Some of us cyclists are riding/GOing to work because we don't have the cash-flow to operate a motor vehicle that will sit at the GO station or office parking lot wasting space all day. Some of us don't have the funds to buy a second bike to leave downtown overnight (and replacing that bike every 2 weeks-months due to theft).

I wasn't requesting that the trains give up a coach for bikes. I'm well aware that there's already a space problem on the trains. I floated the options of adding a bike-equipped coach, running bus service alongside the trains (along the same routes that are already running in non-rush-hour), or allowing bikes in the accessibility coaches (where strollers, which are even bulkier than bikes, are already allowed).

Fred said...

J.
I'm sorry to hear that. As someone who had a car stolen from a GO lot I can completely relate.
Metrolinx will not spend more money on lot or station security.
They will not hire more transit police.
Their approach to securing our personal property is laughable.
I'm sorry I sounded so harsh.
What is your opinion on a bike share program that would run across the GO system?

Anonymous said...

It's a shame that we are the ones who have to come up with the ideas. Doesn't Metrolinx hire smart people to do this for us? I'm sure other cities have found a solution.

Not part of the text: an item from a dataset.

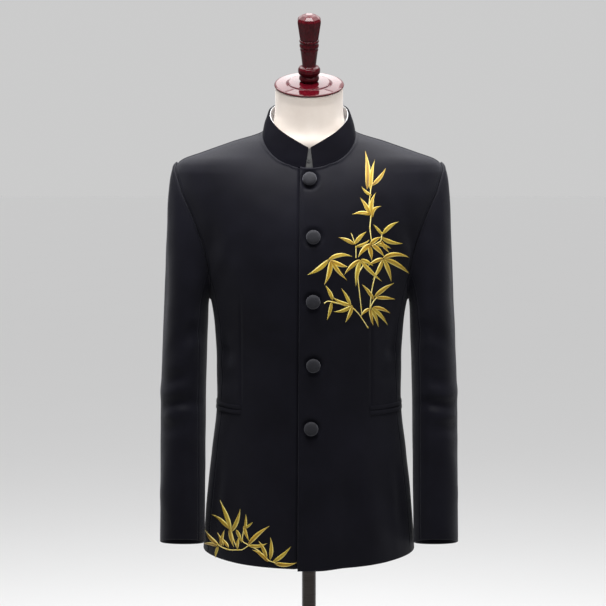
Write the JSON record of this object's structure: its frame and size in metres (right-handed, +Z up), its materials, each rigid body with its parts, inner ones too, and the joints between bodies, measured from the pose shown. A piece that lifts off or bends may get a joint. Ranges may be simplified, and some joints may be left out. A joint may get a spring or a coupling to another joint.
{
  "type": "tang suit jacket on dress form stand",
  "caption": "Black wool tang suit jacket with a stand collar, covered buttons and bamboo embroidery, on a limbless dress form with a lacquered neck cap, steel pole and round base",
  "frame": {"origin": "middle of the base's underside, on the pole's axis", "axes": "+X to the wearer's left, -Y the jacket's front, +Z up along the pole"},
  "size_m": [0.4948, 0.34, 1.435],
  "materials": {
    "wool": "matt, fine nap",
    "lining": "smooth, soft sheen",
    "button_cloth": "matt",
    "hook_metal": "satin",
    "form_cloth": "matt jersey",
    "lacquer": "gloss lacquer",
    "steel": "dark satin"
  },
  "bodies": {
    "root": {"back_left": "wool", "back_right": "wool", "base": "steel", "button_1": "button_cloth", "button_2": "button_cloth", "button_3": "button_cloth", "button_4": "button_cloth", "button_5": "button_cloth", "collar": "wool", "collar_hook": "hook_metal", "collar_lining": "lining", "cuff_button_left": "button_cloth", "cuff_button_right": "button_cloth", "finial_head": "lacquer", "finial_stem": "lacquer", "form_torso": "form_cloth", "front_left": "wool", "front_right": "wool", "neck_cap": "lacquer", "pole": "steel", "side_left": "wool", "side_right": "wool", "top_sleeve_left": "wool", "top_sleeve_right": "wool", "under_sleeve_left": "wool", "under_sleeve_right": "wool", "welt_lower_left": "wool", "welt_lower_right": "wool", "welt_upper_left": "wool", "welt_upper_right": "wool"}
  },
  "joints": []
}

Clearly a bike dedicated storage car is the only way to go - you can't mix hundreds of people and unweildly bikes. You'd then have to have a process to make bikers wait until the unloading has stopped or else give them a separate entrance and exit.

Until we can properly load bikes onto trains there should at least be better security for locking up your bike at a station - bike lockers, dedicated storage rooms with combination locks and cameras. Come on big foreheaded Metrolinx planners - lead the way!

Russell said...

I agree with Fred. I also think that the TTC is spending money stupidly on things. I personally don't understand the point of having Wifi at subway stations. Im in there maybe 5 minutes and feel no need to be online. In my opinion the TTC should spend the money on the wifi on signals or whatever it is they blame for the daily delay.

J. Allan said...

Fred, I'm against the idea of bike share programs on principle. I'm a firm believer that the safest, most comfortable bike is one fitted to it's rider. Shared bikes, by their very nature, cannot provide that. That said, for very short trips, ie., under 5km, shared bikes can be a useful tool for commuters.

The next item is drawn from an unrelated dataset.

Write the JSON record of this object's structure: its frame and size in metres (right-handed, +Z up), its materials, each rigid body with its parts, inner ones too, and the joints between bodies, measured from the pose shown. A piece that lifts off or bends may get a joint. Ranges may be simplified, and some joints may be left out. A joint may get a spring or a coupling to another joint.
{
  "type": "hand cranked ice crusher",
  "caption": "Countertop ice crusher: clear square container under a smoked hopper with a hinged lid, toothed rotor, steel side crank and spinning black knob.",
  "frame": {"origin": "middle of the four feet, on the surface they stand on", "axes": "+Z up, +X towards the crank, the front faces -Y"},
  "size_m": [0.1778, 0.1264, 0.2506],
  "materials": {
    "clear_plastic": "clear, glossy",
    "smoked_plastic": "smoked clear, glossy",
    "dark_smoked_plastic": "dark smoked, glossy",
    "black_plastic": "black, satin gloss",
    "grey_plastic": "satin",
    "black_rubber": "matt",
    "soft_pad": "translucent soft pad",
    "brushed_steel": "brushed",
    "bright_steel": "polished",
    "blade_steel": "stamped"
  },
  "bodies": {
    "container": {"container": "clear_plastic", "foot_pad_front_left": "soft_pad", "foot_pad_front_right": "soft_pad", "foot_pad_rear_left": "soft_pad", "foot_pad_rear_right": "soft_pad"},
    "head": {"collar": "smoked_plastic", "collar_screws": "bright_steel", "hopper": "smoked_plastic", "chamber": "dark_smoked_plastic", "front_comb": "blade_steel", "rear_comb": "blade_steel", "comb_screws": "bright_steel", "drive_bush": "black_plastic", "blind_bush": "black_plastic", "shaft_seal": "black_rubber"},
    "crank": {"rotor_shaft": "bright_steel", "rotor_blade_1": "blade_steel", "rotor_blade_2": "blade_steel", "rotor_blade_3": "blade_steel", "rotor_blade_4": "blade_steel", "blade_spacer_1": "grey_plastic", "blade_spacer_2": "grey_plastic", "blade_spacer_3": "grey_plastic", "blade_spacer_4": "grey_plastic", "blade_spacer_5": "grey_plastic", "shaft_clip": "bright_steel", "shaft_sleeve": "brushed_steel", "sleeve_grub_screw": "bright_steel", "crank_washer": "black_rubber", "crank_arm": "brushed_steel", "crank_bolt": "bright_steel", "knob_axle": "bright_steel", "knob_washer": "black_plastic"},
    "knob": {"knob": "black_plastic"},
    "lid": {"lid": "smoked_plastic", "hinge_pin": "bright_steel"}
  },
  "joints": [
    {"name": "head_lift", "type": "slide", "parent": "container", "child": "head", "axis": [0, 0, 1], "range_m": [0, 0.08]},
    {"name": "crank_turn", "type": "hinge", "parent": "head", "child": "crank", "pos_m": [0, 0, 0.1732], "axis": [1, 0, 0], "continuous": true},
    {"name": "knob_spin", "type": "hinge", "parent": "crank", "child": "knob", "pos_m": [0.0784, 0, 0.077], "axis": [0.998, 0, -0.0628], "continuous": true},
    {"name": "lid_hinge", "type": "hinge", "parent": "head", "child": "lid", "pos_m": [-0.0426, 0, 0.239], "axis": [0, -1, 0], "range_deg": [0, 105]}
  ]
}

Anon 1:18, you're right that Union is less than ideal for bikes, and I don't have an easy answer to that, but as Anon 8:42 said, it's a shame that we should have to come up with all the solutions. However, I will be putting some thought to this question over the coming days and weeks.

As far as the concern raised by Squiggles and Anon 1:18 re: bike grease and your clothing, I can't speak for other cyclists, but when I'm in close proximity to pedestrians, my first priority is always to avoid contact between my bike and said pedestrians. I generally keep the drivetrain oriented towards myself to avoid greasing anyone else, and unless you're going out of your way to rub up on the bike, I do my best to keep the pedals away from anyone's legs.

Squiggles said...

Thank you J.Allen. You are showing a lot of consideration that many of your fellow cyclists do not bother to show.

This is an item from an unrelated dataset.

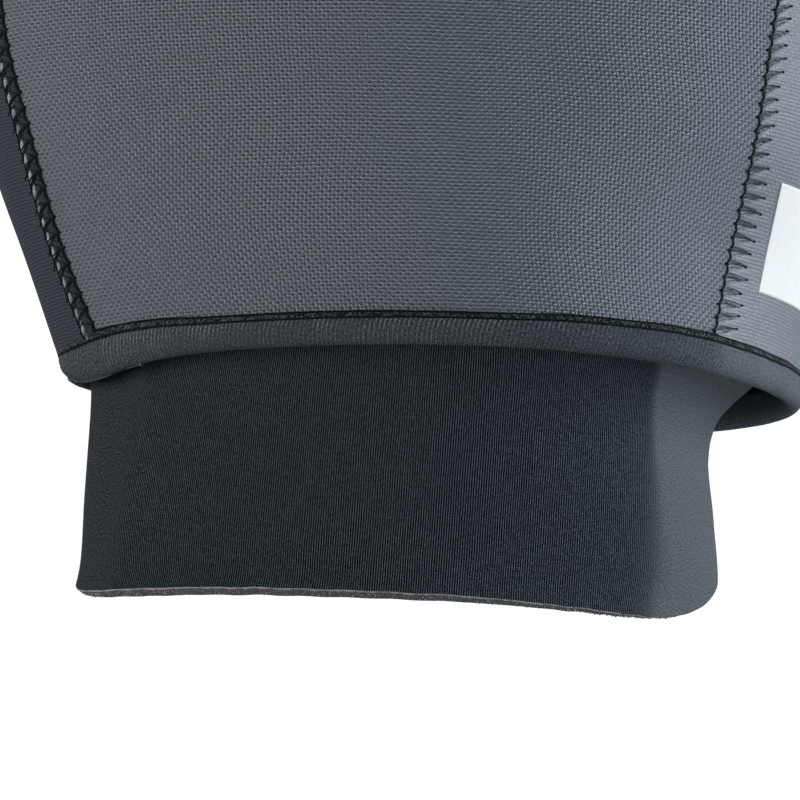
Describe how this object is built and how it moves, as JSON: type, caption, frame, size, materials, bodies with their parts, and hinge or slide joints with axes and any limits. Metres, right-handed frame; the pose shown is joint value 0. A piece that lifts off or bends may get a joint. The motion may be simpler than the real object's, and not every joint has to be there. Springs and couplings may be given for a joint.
{
  "type": "handlebar muff",
  "caption": "Neoprene muff that closes over a handlebar's end and the hand on it, with a bound hem, a ribbed inner cuff for the wrist and a side opening for the bar",
  "frame": {"origin": "on the axis of the handlebar that the muff is worn on, at the middle of the muff's width", "axes": "+X along the handlebar, from the bar opening in the left side panel toward the closed right side; +Y from the front panel toward the back panel; +Z from the wrist opening up to the closed crown"},
  "size_m": [0.2441, 0.1398, 0.3418],
  "materials": {
    "embossed_neoprene": "grey neoprene skin embossed with a fine plain weave, satin",
    "jersey_neoprene": "smooth dark jersey laminated on neoprene, matt",
    "binding_tape": "dark knitted edging tape, matt",
    "ribbed_neoprene": "near-black ribbed jersey laminated on neoprene, matt",
    "white_label": "bare white film label, soft sheen"
  },
  "bodies": {
    "root": {"front_panel": "embossed_neoprene", "back_panel": "embossed_neoprene", "right_side_panel": "embossed_neoprene", "left_side_panel": "jersey_neoprene", "hem_binding": "binding_tape", "bar_collar": "binding_tape", "inner_cuff": "ribbed_neoprene", "label_patch": "white_label"}
  },
  "joints": []
}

I hope things work out, that there may be a solution to the issue. But I do not think it will happen anytime soon.

Anon 8:42: Yes it is a shame. But in many cases the ones using the system in a certain way are better able to come up with solutions that benefit everyone.

Tyler Pelletier said...

It wouldn't be that unreasonable to expect a relatively cheap $50 IP security camera considering many bikes are over $150 X 10 bikes.

The summer go train service to Niagara already offers a full car for cyclists but getting your bike up and down stairs is a real pain without ramps,

@Fred Toronto has a bike share program but the cost of using the Go train (not just financially) is already high then you expect to limit my range of travel to within a bike share network? What if I was leaving Toronto to Niagara falls and wanted to bike to St.Catharines?

Anonymous said...

If I was commuting using the GO train and a bike, I'd use a Brompton or similar folding bike. You can fold it up and take it on the train under the current GO rules.

Tyler Pelletier said...
This comment has been removed by the author.
Tyler Pelletier said...

In the Netherlands many cyclists have 2 bikes one left at a station close to work and one to get to the station but this leads to very expensive bicycle parking and new riders still need to bring a bike at least once unless they buy one in the new city and abandon it when they quit working.

Anonymous said...

I love biking to the train; my complaint is actually that GO doesn't remind/enforce/clarify the bikes-on-the-train policy, eg the Milton line seems to have no trains that allow you to bring your bike downtown. Then there are people who bring their bike on at Union in the middle of the rush home and block the doors for everyone else. Post signs. Mark bike allowed trips on the website. Put times bikes are allowed on the doors of Union. Announce it on the intercom - instead of just loudly (oh the irony) declaring that quiet zone is in effect. Clarity goes a long way. Burying the rules online doesn't help make it visible, especially when customer service can't clear up things like whether a 930a arrival at Union is allowed bikes or not. But considering GO doesn't seem to care about enforcing even the smoking bylaw (every morning in Milton it's broken on the platforms), I doubt they'll ever clear this up.